Discussion in 'Beginners Zone' started by TARTOFCP, Aug 26, 2010.

  1. TARTOFCP

    Newcomer

    Joined:
    Aug 26, 2010
    Messages:
    8
    Likes Received:
    1
    First of all, I'm Sorry to a provocative Title and My poor English.


    Recently, I found one person(P) that He claims 'Quadro's SP count is more Marketing than performance'.

    -----
    P claims 'Quadro's SP count is Marketing'
    1. In OpenGL is Important for polygon GPC, not Processor(cuda core) count.
    2. Regardless of SM(SP), Quadro 5000 is process 3 polygons per clock cycle, 6000 is 4 polygons.
    3. That is the reason why did not down the ROP. (GTX470 40 Rop 320 bit, Quadro 6000 48 Rop 384 bit)

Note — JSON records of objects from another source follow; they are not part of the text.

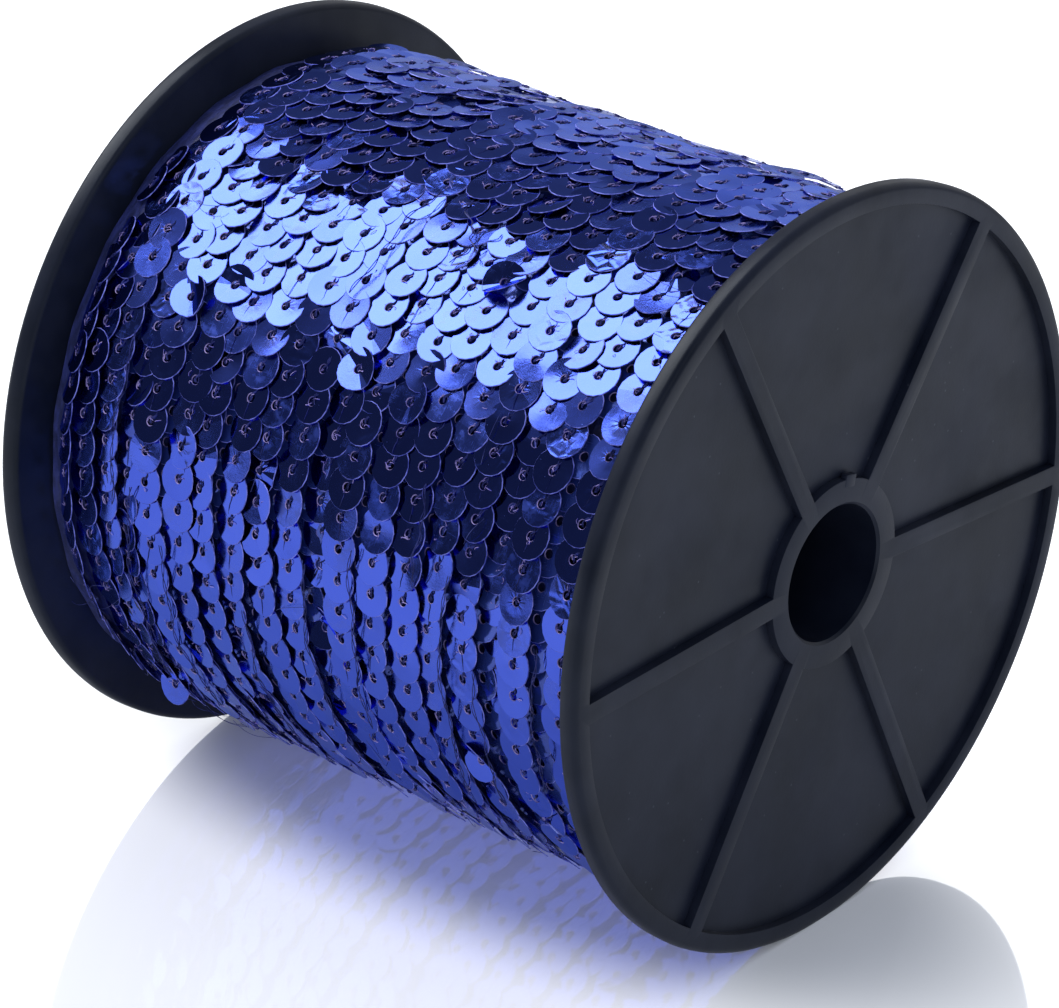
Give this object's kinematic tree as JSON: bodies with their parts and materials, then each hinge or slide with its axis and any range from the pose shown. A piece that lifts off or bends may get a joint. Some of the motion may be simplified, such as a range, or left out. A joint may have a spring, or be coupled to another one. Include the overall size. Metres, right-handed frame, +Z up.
{
  "type": "sequin trim on a reel",
  "caption": "Flat sequin trim wound full on a round plastic reel with raised rims, radial ribs and a through bore, lying on its rims.",
  "frame": {"origin": "on the surface that the reel lies on, under the middle of the reel", "axes": "+X along the reel's axis towards the near flange, +Z up"},
  "size_m": [0.096, 0.1, 0.0996],
  "materials": {
    "reel_plastic": "satin moulded plastic",
    "sequin_film": "metallic blue plastic film with navy thread"
  },
  "bodies": {
    "root": {"flange_near": "reel_plastic", "flange_far": "reel_plastic", "hub_tube": "reel_plastic", "sequin_winding": "sequin_film"}
  },
  "joints": []
}
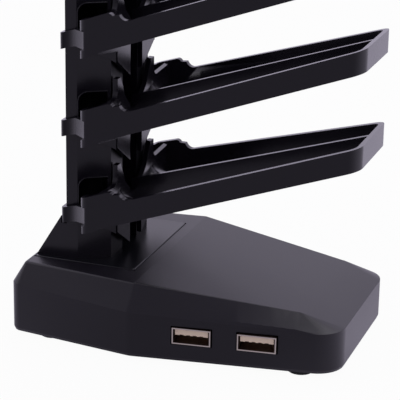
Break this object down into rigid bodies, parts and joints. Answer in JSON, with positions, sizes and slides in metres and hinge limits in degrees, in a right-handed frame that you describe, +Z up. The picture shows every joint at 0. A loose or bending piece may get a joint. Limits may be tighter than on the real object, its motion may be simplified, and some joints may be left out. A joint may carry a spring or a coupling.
{
  "type": "controller stand",
  "caption": "Tower stand for game controllers: wedge base with side sockets, windowed column and tapering open arms hooked round it.",
  "frame": {"origin": "on the resting plane, under the middle of the stand's bounding box", "axes": "+X from the column towards the arms' tips, +Z up, -Y the side with the sockets"},
  "size_m": [0.1168, 0.0818, 0.1386],
  "materials": {
    "black_satin": "satin, fine grain",
    "black_gloss": "moulded, soft gloss",
    "rubber": "matte",
    "steel": "stamped sheet",
    "screw_steel": "zinc plated",
    "board": "solder mask",
    "chip": "moulded",
    "tongue": "moulded",
    "contact": "plated",
    "wire": "insulation"
  },
  "bodies": {
    "root": {"base_shell": "black_satin", "bottom_cover": "black_satin", "cover_screws": "screw_steel", "foot_rear_left": "rubber", "foot_rear_right": "rubber", "foot_front_left": "rubber", "foot_front_right": "rubber", "hub_board": "board", "hub_chip": "chip", "board_screws": "screw_steel", "socket_shell_1": "steel", "socket_shell_2": "steel", "socket_tongue_1": "tongue", "socket_tongue_2": "tongue", "socket_contacts_1": "contact", "socket_contacts_2": "contact", "inlet_board": "board", "inlet_shell": "steel", "inlet_tongue": "chip", "hub_wires": "wire", "column": "black_gloss", "column_screws": "screw_steel", "column_cap": "black_gloss", "arm_1": "black_gloss", "arm_2": "black_gloss", "arm_3": "black_gloss"}
  },
  "joints": []
}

    These links are basis of his(P) opinion.
    http://techreport.com/articles.x/19404/4
    http://www.behardware.com/articles/787-8/r...tx-480-470.html
    -----


    So, I read several GF100 Architecture review (and gf100 whitepaper),
    everybody say -GF100 a parallel geometry processing architecture : 16 Polymolph Engine and 4 Raster Engine.-

    http://techreport.com/articles.x/18332/2
    http://www.bjorn3d.com/read.php?cID=1778&pageID=8317
    http://www.scribd.com/doc/35710178/NVIDIA-GF100-Whitepaper

    'To facilitate high triangle rates, we designed a scalable geometry engine called the PolyMorph Engine.
    Each of the 16 PolyMorph engines has its own dedicated vertex fetch unit and tessellator, greatly expanding geometry performance.'


    I think he(P) places emphasis on simply GPC's Raster Engine.

    1. - I don't understand why mentioning only GPC(Raster Engine).

    2. - It's natural.
    ...... Quadro 5000 cuda core 352(3 GPC), Quadro 6000 cuda core 448(4 GPC)
    ...... 1 GPC = need 1~4 SM. (1 Raster Engine per GPC)
    ...... 1 SM = 32 cuda core(GF100). (1 Polymolph Engine per SM)

    As far as I know Polymolph Engine(SM) and Raster Engine(GPC) are closely related.
    techreport.com/articles.x/18332/2
    'Once the polymorph engines have finished their work, the resulting data are forwarded the GF100's four raster engines.'

    3. - ROPs can explain AA Perfomance. (Geforce 32x, Quadro 64x)
    http://techreport.com/articles.x/18332/4


    Also, I can explain why SP count is not only Marketing.
    Adobe Premiere pro cs5- Mercury Playback Engine GPU Accelation.(or RapiHD=Elemental Accelator at GT200)
    Mentalimage Iray. Arion Render. Octane Render. etc..(refer to cuda showcase)

    and this
    http://www.awn.com/articles/article/fermi-entering-era-computational-visualization/page/1,1
    http://pressroom.nvidia.com/easyir/...rsion=live&releasejsp=release_157&prid=645616



    Reference 1
    Nvidia fermi Quadro 6000.
    GPU clock 574MHz
    Cuda Core 448, Clock 1148MHz
    Memory 384bit, 6GB, Clock 1500(750*2)MHz
    48 ROPs
    OpenGL 4.x
    SM 5.x
    1.3 billion triangles per second. (Based on GLperf, run by NVIDIA Performance Lab)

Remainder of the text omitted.